Deformation characteristics of a superplastic aluminium alloy produced from amorphous powders

Abstract

The tensile behaviours of an Al-14wt.%Ni-14wt.%Mm (Mm ≡ misch metal) crystalline alloy consolidated from its amorphous powders was characterized at strain rates between 10 −3 and 100 s −1 at temperatures from 773 to 898 K. This alloy exhibited superplasticity at unusually high strain rates of nearly 1 s −1 in a temperature range from 848 to 885 K. A maximum elongation of about 650% was obtained at a constant strain rate of 1 s −1 at a very high temperature of 885 K, which was close to or lower than the melting point.

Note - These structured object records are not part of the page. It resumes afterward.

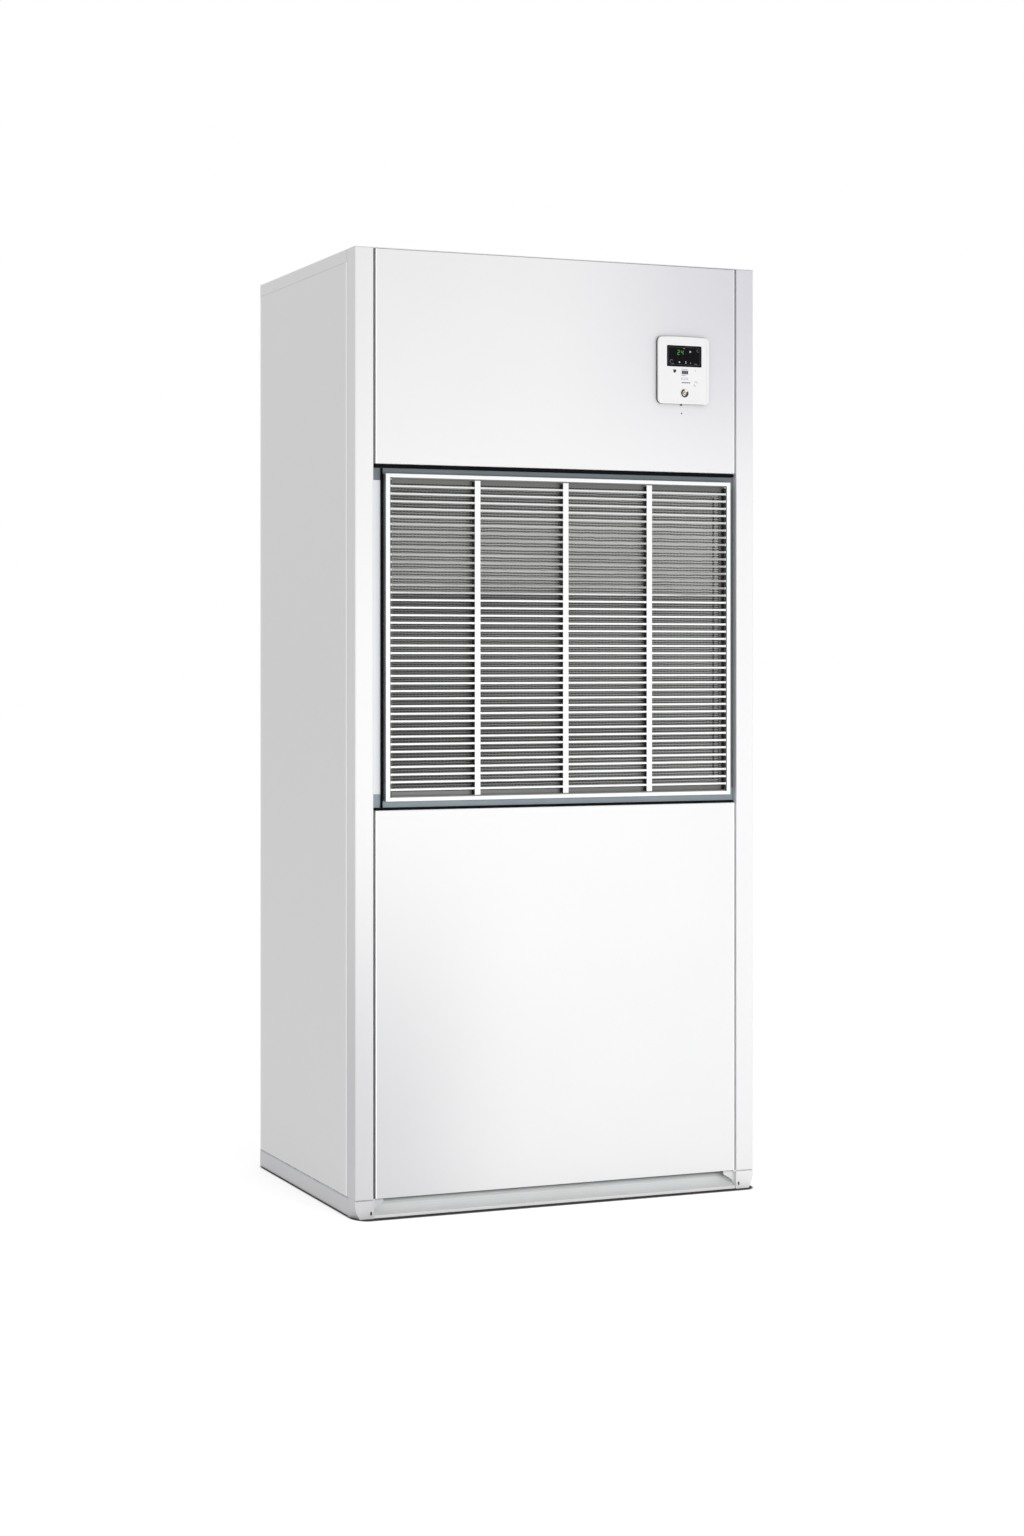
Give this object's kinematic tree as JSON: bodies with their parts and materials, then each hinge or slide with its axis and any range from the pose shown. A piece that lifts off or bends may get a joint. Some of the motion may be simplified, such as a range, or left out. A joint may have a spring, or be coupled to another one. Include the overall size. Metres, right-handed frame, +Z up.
{
  "type": "packaged air conditioner",
  "caption": "Floor-standing ducted packaged air conditioner: folded sheet cabinet with a hinged return grille, wall-style controller, belt-driven blower and a water-cooled condensing set.",
  "frame": {"origin": "middle of the footprint, on the floor; the controller's 10 mm at the front and the water connections' 10 mm at the back balance each other", "axes": "+Z up, front face with the grille and the controller towards -Y, +X to the viewer's right"},
  "size_m": [0.85, 0.62, 1.875],
  "materials": {
    "cabinet_paint": "fine-grained satin powder coat",
    "grille_paint": "satin powder coat on extruded aluminium",
    "galvanised": "bare galvanised sheet with soft spangle",
    "aluminium": "mill finish",
    "netting": "woven synthetic netting",
    "fins": "stacked thin fins",
    "copper": "drawn copper tube, slightly dulled",
    "steel": "ground steel",
    "cast": "painted casting",
    "motor_enamel": "grey-blue machine enamel",
    "rubber": "matt black",
    "black_enamel": "semi-gloss black enamel",
    "dark_enamel": "dark grey enamel",
    "brass": "pale lacquered brass",
    "white_plastic": "satin moulded plastic",
    "smoked_window": "smoked, polished",
    "key_plastic": "satin"
  },
  "bodies": {
    "cabinet": {"base_pan": "galvanised", "rail_side_l": "cabinet_paint", "rail_side_r": "cabinet_paint", "rail_rear": "cabinet_paint", "rail_front": "cabinet_paint", "shoe_l": "cabinet_paint", "shoe_r": "cabinet_paint", "post_front_l": "cabinet_paint", "post_front_r": "cabinet_paint", "post_rear_l": "galvanised", "post_rear_r": "galvanised", "side_panel_l": "cabinet_paint", "side_panel_r": "cabinet_paint", "rear_panel_lower": "cabinet_paint", "rear_panel_upper": "cabinet_paint", "top_cap": "cabinet_paint", "discharge_collar": "galvanised", "surround_top": "galvanised", "surround_bottom": "galvanised", "surround_left": "galvanised", "surround_right": "galvanised", "deck_lower": "galvanised", "deck_upper": "galvanised", "drain_pan": "galvanised", "coil_fins": "fins", "coil_plate_l": "galvanised", "coil_plate_r": "galvanised", "scroll_wrap": "galvanised", "scroll_side_l": "galvanised", "scroll_side_r": "galvanised", "blower_base": "galvanised", "bearing_stand_l": "galvanised", "bearing_stand_r": "galvanised", "bearing_l": "cast", "bearing_r": "cast", "motor_base": "galvanised", "motor": "motor_enamel", "belt": "rubber", "compressor": "black_enamel", "condenser": "dark_enamel", "condenser_cradle": "galvanised", "pipe_discharge": "copper", "pipe_suction": "copper", "pipe_liquid": "copper", "control_box": "galvanised"},
    "panel_upper": {"upper_panel": "cabinet_paint", "controller_case": "white_plastic", "display_window": "smoked_window"},
    "panel_lower": {"lower_panel": "cabinet_paint"},
    "grille": {"grille_frame": "grille_paint", "grille_core": "grille_paint", "filter_frame": "aluminium", "filter_net": "netting"},
    "blower_rotor": {"blower_wheel": "galvanised", "blower_shaft": "steel", "blower_pulley": "cast"},
    "motor_rotor": {"motor_shaft": "steel", "motor_pulley": "cast"},
    "key_mode": {"mode_key": "key_plastic"},
    "key_power": {"power_button": "brass"}
  },
  "joints": [
    {"name": "upper_panel_off", "type": "slide", "parent": "cabinet", "child": "panel_upper", "axis": [0, -1, 0], "range_m": [0, 0.3]},
    {"name": "lower_panel_off", "type": "slide", "parent": "cabinet", "child": "panel_lower", "axis": [0, -1, 0], "range_m": [0, 0.3]},
    {"name": "grille_hinge", "type": "hinge", "parent": "cabinet", "child": "grille", "pos_m": [0, -0.304, 0.7935], "axis": [1, 0, 0], "range_deg": [0, 90]},
    {"name": "blower_spin", "type": "hinge", "parent": "cabinet", "child": "blower_rotor", "pos_m": [0.03, 0.07, 1.648], "axis": [1, 0, 0], "continuous": true},
    {"name": "motor_spin", "type": "hinge", "parent": "cabinet", "child": "motor_rotor", "pos_m": [-0.187, -0.182, 1.5313], "axis": [1, 0, 0], "continuous": true},
    {"name": "mode_press", "type": "slide", "parent": "panel_upper", "child": "key_mode", "axis": [0, 1, 0], "range_m": [0, 0.0007], "stiffness_N_per_m": 400, "springref_m": -0.0005},
    {"name": "power_press", "type": "slide", "parent": "panel_upper", "child": "key_power", "axis": [0, 1, 0], "range_m": [0, 0.0007], "stiffness_N_per_m": 500, "springref_m": -0.0005}
  ],
  "couplings": [
    {"joint": "motor_spin", "follows": "blower_spin", "ratio": 2.1}
  ]
}
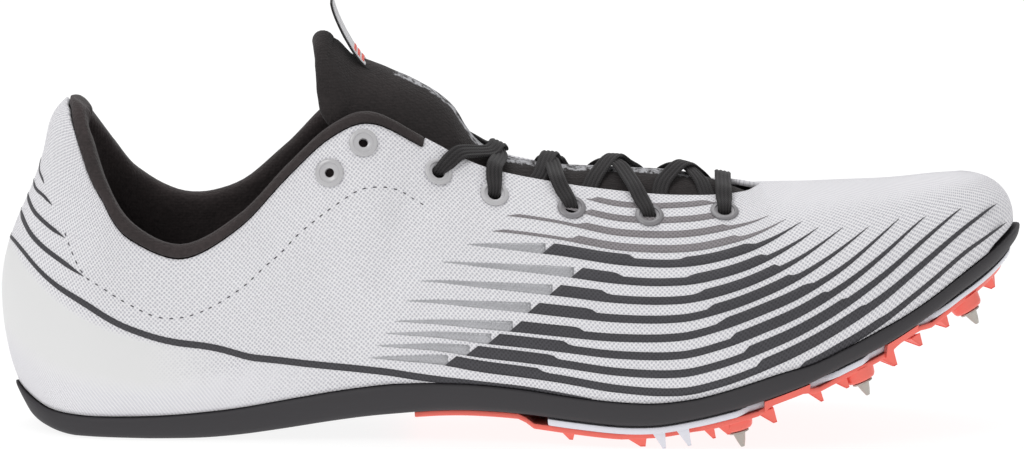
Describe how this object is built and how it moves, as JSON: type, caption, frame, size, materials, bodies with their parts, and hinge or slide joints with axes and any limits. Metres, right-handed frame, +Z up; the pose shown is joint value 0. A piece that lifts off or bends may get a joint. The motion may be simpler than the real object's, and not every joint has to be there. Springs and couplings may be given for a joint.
{
  "type": "track spike shoe",
  "caption": "Right-foot track sprint shoe with a mesh upper, padded collar and tongue, laced throat, upturned toe and a spiked, toothed forefoot plate",
  "frame": {"origin": "middle of the box round the shoe, on the floor it stands on", "axes": "+X from heel to toe, +Y to the inner (medial) side, +Z up"},
  "size_m": [0.285, 0.0936, 0.1217],
  "materials": {
    "upper_mesh": "woven mesh, pale grey white, matt",
    "collar_knit": "brushed knit, charcoal",
    "midsole_foam": "moulded foam, charcoal",
    "plate_white": "moulded plate, pale lavender white",
    "outsole_coral": "moulded traction plate, coral",
    "insole_foam": "cloth-faced foam, light grey",
    "tongue_knit": "knit over foam, black",
    "tab_webbing": "woven tape",
    "eyelet_clear": "translucent moulded rings",
    "lace_cord": "flat ribbed lace, black",
    "spike_steel": "machined steel"
  },
  "bodies": {
    "root": {"upper": "upper_mesh", "collar": "collar_knit", "midsole": "midsole_foam", "plate": "plate_white", "outsole": "outsole_coral", "insole": "insole_foam", "tongue": "tongue_knit", "tongue_tab": "tab_webbing", "lace_bar": "lace_cord", "lace_cross_1": "lace_cord", "lace_cross_2": "lace_cord", "lace_cross_3": "lace_cord", "lace_cross_4": "lace_cord", "eyelet_lateral_1": "eyelet_clear", "eyelet_lateral_2": "eyelet_clear", "eyelet_lateral_3": "eyelet_clear", "eyelet_lateral_4": "eyelet_clear", "eyelet_lateral_5": "eyelet_clear", "eyelet_lateral_6": "eyelet_clear", "eyelet_lateral_7": "eyelet_clear", "eyelet_medial_1": "eyelet_clear", "eyelet_medial_2": "eyelet_clear", "eyelet_medial_3": "eyelet_clear", "eyelet_medial_4": "eyelet_clear", "eyelet_medial_5": "eyelet_clear", "eyelet_medial_6": "eyelet_clear", "eyelet_medial_7": "eyelet_clear", "spike_lateral_1": "spike_steel", "spike_lateral_2": "spike_steel", "spike_lateral_3": "spike_steel", "spike_medial_1": "spike_steel", "spike_medial_2": "spike_steel", "spike_medial_3": "spike_steel"}
  },
  "joints": []
}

The microstructure of the AlNiMm crystalline alloy annealed in the optimum superplastic temperature range consists of grains with a mean size of about 1–2 μm and fine particulates a size of about 1.2 μm and a high volume fraction of about 40%. By incorporation of the temperature dependence of grain size and shear modulus into the constitutive equation, the stress exponent and the activation energy were found to be 2 and 421 kJ mol −1 respectively. It is postulated that superplastic flow in the AlNiMn crystalline alloy is controlled by a grain boundary sliding mechanism, but the accommodation process remained unclear.